Поддерживать систему в рабочем состоянии можно было лишь за счет кредитной экспансии, но наступил крах 2007 года, и ситуация изменилась. Вместо того чтобы облегчить положение должников, правительства Евросоюза, находящиеся фактически под контролем крупнейших банковских домов, принялись спасать кредиторов. Такая политика сопровождалась, с одной стороны, превращением банковского кризиса в кризис государственных финансов (притом что сам банковский кризис окончательно преодолен не был – из «низов» экономики деньги в систему по-прежнему не поступали), а с другой стороны, сопровождался новым взрывом биржевых спекуляций, ведь финансистам не было выгоды вкладывать приходящие от правительств средства в реальную экономику. В лучшем случае можно было на коммерческой основе кредитовать то же государство, которое, получая от банков средства под 5–7%, потом предоставляло их обратно им же под 1-2% годовых.

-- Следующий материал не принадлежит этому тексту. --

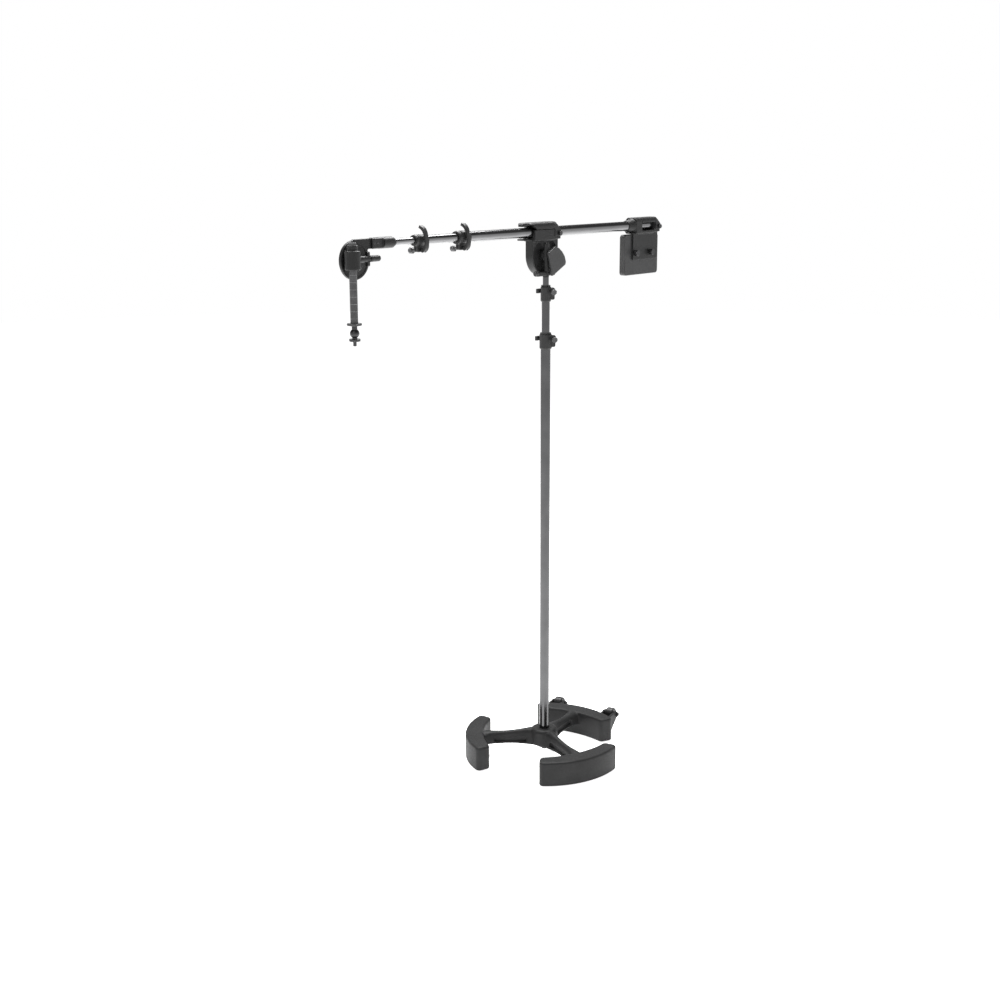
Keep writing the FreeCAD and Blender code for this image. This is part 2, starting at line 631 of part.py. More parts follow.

Компенсируя провалы в бюджете, правительства шли по пути урезания социальных расходов, выходя за рамки того минимального здравомыслия, которое допускалось даже неолиберальной доктриной. При этом опять сказалось различие между Германией и Южной Европой. Немецкие профсоюзы пошли по пути соглашений с предприятиями, договорившись о снижении зарплаты в обмен на сохранение занятости. Однако в индустриально слабых странах юга, где важнейшим источником денежных доходов оставалось само же государство, пойти по такому пути не было возможности. Снижение зарплаты в госсекторе происходило стремительными темпами, но не гарантировало сохранения производства, поскольку значительная часть людей, которым урезали доход, работали не на заводах, а в конторах. Падение покупательной способности населения ударило по мелкому и среднему бизнесу, он начал сокращать работников или закрываться, увеличивая армию безработных и тем самым повышая те самые социальные издержки, которые надо было сократить. Для того чтобы справиться с растущим социальным кризисом, по-прежнему требовалась целая армия плохо оплачиваемых, деморализованных и не верящих в собственное будущее чиновников, которым самим грозили массовые увольнения.
Надежда на единую Европу, которая станет «общим домом» для всех народов, обещание процветания и развития демократических институтов – все это уже давно похищено биржевыми «быками». Неудивительно, что лозунги «интеграции континента», столь популярные 20–30 лет назад, теряют свою привлекательность, доминирующая идеология в кризисе, партии, проводившие её в жизнь, дискредитированы. Повторяющиеся поражения интеграционных проектов на референдумах говорят сами за себя: всякий раз, когда появляется такая возможность, население использует свои демократические права, чтобы блокировать подобную политику, но правящие элиты делают из этого только один вывод – необходимо ещё больше ограничить политические возможности рядовых граждан. Только вот в западноевропейских странах с их давними демократическими традициями это даром не проходит. Население все больше проникается ненавистью к элите, выжидая только момента, чтобы нанести ответный удар.
Парадоксальным образом кризис уже привел к снижению жизненного уровня до такой степени, что рабочие европейских стран уже могут конкурировать с китайцами (в то время как в самой Поднебесной бизнес жалуется на рост заработной платы, вызванный не столько «претензиями» рабочих, сколько стремительным ростом стоимости жизни в индустриально развитых регионах и нарастающими демографическими проблемами – прирост населения сокращается, а впереди маячит такая же демографическая яма, как и в России). Восстановить покупательную способность населения также невозможно без развития внутреннего рынка и соответствующего производства на местах. Но в сложившейся ситуации индустриальный «перезапуск» Европы наталкивается на труднопреодолимое препятствие в виде тех самых институтов ЕС, которые были созданы Маастрихтским, Лиссабонским и прочими договорами, Европейским пактом финансовой стабильности и положением об Европейском Центральном Банке. Речь уже не идет об одном лишь распаде еврозоны, вопрос стоит о сломе или реконструкции всего здания, которое строилось элитами континента на протяжении трех десятилетий. Такой масштабный слом институтов называется в общественных науках политической революцией. Условия для неё уже созрели. Другое дело – в какой форме будет всё это происходить в странах, долгие годы не знавших подобных потрясений. Тем более что без ответа остается пока самый главный вопрос: что случится, если политическая революция перерастет в социальную?